## BEGIN
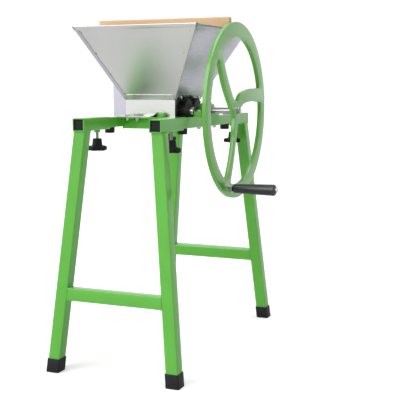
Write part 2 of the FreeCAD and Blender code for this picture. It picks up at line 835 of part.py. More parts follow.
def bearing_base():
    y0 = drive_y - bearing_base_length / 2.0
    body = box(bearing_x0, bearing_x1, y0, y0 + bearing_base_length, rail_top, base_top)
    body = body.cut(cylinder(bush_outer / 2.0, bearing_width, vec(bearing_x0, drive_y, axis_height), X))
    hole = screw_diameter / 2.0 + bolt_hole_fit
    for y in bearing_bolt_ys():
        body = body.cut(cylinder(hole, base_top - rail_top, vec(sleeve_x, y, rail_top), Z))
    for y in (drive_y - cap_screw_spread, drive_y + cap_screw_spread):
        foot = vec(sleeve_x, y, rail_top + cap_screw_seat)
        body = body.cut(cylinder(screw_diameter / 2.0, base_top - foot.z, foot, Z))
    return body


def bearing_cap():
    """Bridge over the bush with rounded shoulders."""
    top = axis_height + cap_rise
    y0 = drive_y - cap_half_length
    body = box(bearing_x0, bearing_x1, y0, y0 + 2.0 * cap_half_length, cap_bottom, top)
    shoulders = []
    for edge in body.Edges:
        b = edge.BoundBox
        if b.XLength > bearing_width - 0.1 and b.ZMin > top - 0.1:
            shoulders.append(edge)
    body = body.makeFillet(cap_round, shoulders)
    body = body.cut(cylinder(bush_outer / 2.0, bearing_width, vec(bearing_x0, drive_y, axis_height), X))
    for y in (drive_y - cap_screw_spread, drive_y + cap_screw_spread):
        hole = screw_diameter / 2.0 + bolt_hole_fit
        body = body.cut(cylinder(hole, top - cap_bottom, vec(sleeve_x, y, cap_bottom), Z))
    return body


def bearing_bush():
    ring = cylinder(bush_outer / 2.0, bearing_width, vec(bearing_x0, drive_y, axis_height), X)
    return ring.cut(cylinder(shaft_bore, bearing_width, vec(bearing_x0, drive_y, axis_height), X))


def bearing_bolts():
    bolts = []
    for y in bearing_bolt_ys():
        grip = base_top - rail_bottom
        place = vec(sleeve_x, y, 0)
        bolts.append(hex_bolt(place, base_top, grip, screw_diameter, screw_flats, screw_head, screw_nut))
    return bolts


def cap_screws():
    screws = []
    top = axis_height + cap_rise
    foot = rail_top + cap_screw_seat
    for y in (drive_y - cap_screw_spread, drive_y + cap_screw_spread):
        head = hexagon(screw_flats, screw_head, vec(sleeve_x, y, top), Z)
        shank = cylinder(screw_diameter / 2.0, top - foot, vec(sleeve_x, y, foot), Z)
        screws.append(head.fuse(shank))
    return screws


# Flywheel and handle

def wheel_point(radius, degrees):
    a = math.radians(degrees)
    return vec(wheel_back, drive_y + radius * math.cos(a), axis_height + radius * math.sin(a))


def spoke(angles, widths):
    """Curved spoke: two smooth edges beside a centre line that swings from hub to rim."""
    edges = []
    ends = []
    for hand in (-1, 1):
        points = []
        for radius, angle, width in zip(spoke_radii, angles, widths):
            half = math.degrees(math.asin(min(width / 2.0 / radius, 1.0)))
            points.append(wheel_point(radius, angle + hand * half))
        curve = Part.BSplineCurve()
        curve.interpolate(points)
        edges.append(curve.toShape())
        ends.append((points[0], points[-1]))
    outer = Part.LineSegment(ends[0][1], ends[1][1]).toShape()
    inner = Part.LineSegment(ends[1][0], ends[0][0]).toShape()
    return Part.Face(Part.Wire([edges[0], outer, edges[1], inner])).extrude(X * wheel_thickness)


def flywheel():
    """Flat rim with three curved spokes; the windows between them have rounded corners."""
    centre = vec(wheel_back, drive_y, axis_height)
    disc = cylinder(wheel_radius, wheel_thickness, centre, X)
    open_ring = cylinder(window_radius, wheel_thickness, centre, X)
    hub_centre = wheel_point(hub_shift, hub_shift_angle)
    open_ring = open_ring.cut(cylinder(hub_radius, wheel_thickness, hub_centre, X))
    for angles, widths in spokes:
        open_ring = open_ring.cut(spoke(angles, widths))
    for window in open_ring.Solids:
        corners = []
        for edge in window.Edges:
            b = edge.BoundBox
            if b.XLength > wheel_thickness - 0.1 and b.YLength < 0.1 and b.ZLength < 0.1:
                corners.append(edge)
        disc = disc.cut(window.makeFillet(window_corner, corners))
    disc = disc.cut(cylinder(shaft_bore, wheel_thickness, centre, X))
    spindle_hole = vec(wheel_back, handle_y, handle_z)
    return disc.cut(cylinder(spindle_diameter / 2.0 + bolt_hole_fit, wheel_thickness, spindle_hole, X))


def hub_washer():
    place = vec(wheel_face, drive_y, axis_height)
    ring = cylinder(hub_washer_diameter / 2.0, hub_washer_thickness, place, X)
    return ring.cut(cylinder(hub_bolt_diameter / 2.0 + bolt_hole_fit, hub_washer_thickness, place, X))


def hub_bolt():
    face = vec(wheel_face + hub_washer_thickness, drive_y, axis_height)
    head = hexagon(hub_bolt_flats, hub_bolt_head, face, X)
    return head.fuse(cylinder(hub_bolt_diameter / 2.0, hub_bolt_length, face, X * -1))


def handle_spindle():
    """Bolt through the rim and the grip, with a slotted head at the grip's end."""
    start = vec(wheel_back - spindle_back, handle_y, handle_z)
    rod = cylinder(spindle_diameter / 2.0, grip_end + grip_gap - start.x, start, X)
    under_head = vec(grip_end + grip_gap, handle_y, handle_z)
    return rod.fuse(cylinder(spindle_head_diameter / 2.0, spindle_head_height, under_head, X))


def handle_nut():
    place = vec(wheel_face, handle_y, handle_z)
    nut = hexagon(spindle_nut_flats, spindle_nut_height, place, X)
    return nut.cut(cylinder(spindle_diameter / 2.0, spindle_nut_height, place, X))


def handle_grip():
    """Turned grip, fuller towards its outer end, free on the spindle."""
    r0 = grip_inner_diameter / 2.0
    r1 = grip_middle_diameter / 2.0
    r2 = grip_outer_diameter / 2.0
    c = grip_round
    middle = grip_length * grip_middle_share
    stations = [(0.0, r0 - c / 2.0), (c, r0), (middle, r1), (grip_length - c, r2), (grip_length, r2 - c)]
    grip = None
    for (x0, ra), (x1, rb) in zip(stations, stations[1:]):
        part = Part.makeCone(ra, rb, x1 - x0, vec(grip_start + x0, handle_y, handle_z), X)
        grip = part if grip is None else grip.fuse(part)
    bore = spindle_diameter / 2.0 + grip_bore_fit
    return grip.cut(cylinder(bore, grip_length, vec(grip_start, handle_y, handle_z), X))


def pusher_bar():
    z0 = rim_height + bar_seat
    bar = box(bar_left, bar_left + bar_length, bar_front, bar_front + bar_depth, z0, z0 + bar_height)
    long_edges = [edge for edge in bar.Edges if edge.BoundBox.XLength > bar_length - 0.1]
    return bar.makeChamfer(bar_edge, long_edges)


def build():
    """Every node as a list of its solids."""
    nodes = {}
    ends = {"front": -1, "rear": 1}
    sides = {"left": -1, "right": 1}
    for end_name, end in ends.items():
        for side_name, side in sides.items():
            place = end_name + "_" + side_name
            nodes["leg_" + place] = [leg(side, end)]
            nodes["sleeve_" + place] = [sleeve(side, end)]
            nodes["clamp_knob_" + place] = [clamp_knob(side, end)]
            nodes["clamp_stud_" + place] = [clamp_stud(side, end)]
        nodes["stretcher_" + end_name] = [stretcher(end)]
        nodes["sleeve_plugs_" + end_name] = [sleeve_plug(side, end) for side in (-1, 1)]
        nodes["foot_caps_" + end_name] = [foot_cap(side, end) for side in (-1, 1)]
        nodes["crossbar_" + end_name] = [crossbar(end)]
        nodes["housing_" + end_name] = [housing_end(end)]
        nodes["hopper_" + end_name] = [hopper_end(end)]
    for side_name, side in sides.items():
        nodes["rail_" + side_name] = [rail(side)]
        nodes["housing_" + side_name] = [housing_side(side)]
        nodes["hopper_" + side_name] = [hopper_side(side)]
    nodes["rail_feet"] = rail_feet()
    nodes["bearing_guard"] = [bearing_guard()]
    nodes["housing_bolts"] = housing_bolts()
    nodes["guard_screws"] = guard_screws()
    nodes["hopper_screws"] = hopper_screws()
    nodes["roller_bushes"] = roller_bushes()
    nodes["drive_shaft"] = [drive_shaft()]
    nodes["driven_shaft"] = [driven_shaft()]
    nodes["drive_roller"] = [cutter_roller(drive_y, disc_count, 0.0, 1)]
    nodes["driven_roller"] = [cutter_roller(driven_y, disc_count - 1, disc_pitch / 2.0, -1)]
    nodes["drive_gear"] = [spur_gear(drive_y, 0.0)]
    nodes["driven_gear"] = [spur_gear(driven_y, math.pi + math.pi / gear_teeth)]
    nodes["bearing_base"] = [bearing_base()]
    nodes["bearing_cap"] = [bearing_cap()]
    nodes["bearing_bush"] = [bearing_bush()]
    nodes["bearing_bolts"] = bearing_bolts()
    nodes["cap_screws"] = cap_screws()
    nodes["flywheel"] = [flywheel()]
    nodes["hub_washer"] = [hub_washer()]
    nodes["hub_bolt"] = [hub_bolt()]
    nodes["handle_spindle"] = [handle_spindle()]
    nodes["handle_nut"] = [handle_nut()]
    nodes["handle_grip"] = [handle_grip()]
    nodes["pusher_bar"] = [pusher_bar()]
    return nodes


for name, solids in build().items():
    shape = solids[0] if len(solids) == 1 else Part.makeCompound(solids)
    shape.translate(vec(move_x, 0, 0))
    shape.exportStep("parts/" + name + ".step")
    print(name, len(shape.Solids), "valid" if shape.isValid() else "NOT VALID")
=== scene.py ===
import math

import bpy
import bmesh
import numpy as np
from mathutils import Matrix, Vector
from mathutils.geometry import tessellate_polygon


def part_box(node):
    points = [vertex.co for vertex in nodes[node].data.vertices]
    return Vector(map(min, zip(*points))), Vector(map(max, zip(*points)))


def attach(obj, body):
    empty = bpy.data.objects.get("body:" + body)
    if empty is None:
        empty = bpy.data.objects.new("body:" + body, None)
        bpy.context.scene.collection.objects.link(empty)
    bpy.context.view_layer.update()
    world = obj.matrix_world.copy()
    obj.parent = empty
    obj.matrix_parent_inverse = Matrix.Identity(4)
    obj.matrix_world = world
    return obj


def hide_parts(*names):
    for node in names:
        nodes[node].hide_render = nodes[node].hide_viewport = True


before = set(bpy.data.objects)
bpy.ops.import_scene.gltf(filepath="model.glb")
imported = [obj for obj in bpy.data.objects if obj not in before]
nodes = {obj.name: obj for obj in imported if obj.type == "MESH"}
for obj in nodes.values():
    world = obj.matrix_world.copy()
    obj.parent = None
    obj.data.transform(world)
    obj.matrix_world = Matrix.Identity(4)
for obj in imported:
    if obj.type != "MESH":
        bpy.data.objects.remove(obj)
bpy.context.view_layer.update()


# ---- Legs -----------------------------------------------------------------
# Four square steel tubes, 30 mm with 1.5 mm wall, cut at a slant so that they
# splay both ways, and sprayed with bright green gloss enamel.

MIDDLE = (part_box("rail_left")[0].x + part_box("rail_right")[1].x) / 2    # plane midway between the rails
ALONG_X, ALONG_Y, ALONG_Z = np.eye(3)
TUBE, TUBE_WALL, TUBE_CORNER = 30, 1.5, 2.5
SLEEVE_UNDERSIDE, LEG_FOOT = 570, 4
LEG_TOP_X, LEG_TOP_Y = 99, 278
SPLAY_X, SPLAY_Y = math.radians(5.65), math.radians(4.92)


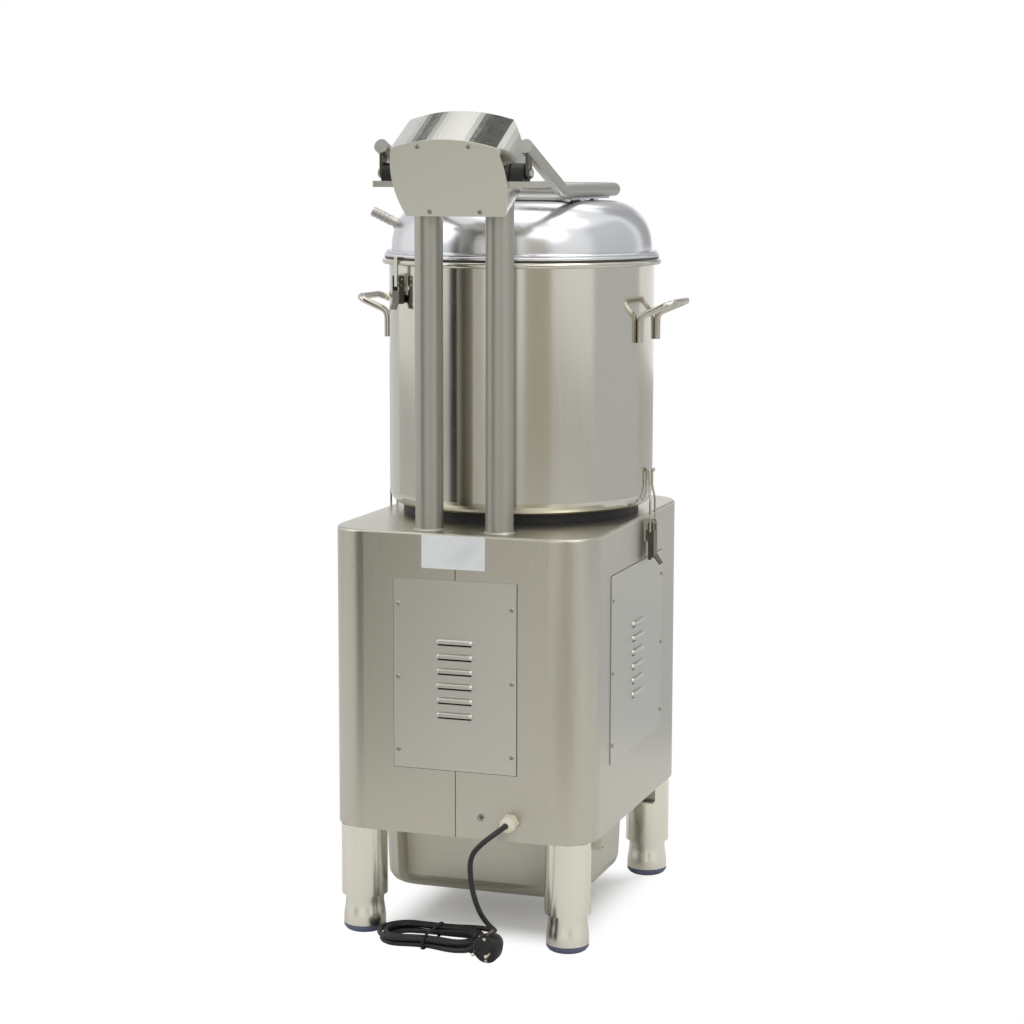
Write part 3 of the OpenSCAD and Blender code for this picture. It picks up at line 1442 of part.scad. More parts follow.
## END
> Stated exercise
Starting at the line that contains "in imported if", write out every line to the end of the entries, exactly as given.

> Exercise output
nodes = {obj.name: obj for obj in imported if obj.type == "MESH"}
for obj in nodes.values():
    world = obj.matrix_world.copy()
    obj.parent = None
    obj.data.transform(world)
    obj.matrix_world = Matrix.Identity(4)
for obj in imported:
    if obj.type != "MESH":
        bpy.data.objects.remove(obj)
bpy.context.view_layer.update()


# ---- Legs -----------------------------------------------------------------
# Four square steel tubes, 30 mm with 1.5 mm wall, cut at a slant so that they
# splay both ways, and sprayed with bright green gloss enamel.

MIDDLE = (part_box("rail_left")[0].x + part_box("rail_right")[1].x) / 2    # plane midway between the rails
ALONG_X, ALONG_Y, ALONG_Z = np.eye(3)
TUBE, TUBE_WALL, TUBE_CORNER = 30, 1.5, 2.5
SLEEVE_UNDERSIDE, LEG_FOOT = 570, 4
LEG_TOP_X, LEG_TOP_Y = 99, 278
SPLAY_X, SPLAY_Y = math.radians(5.65), math.radians(4.92)


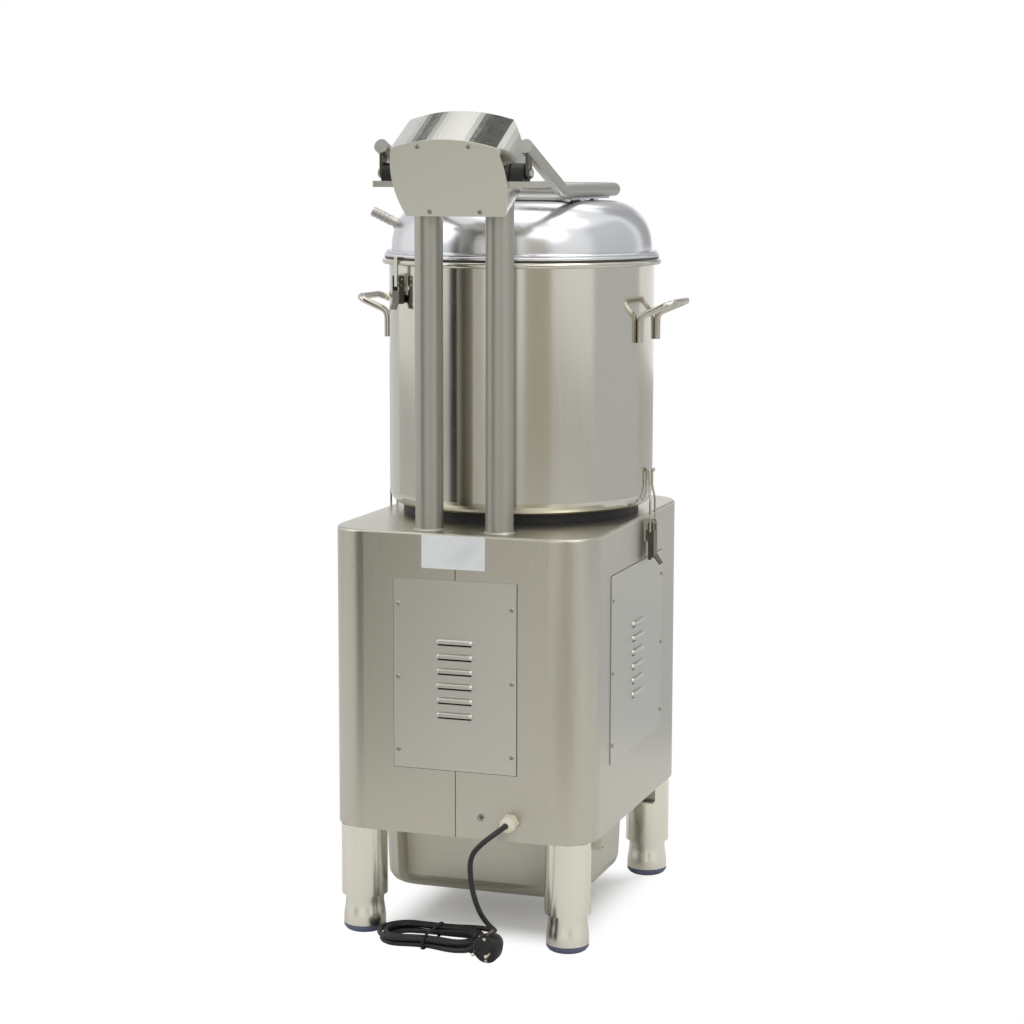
Write part 3 of the OpenSCAD and Blender code for this picture. It picks up at line 1442 of part.scad. More parts follow.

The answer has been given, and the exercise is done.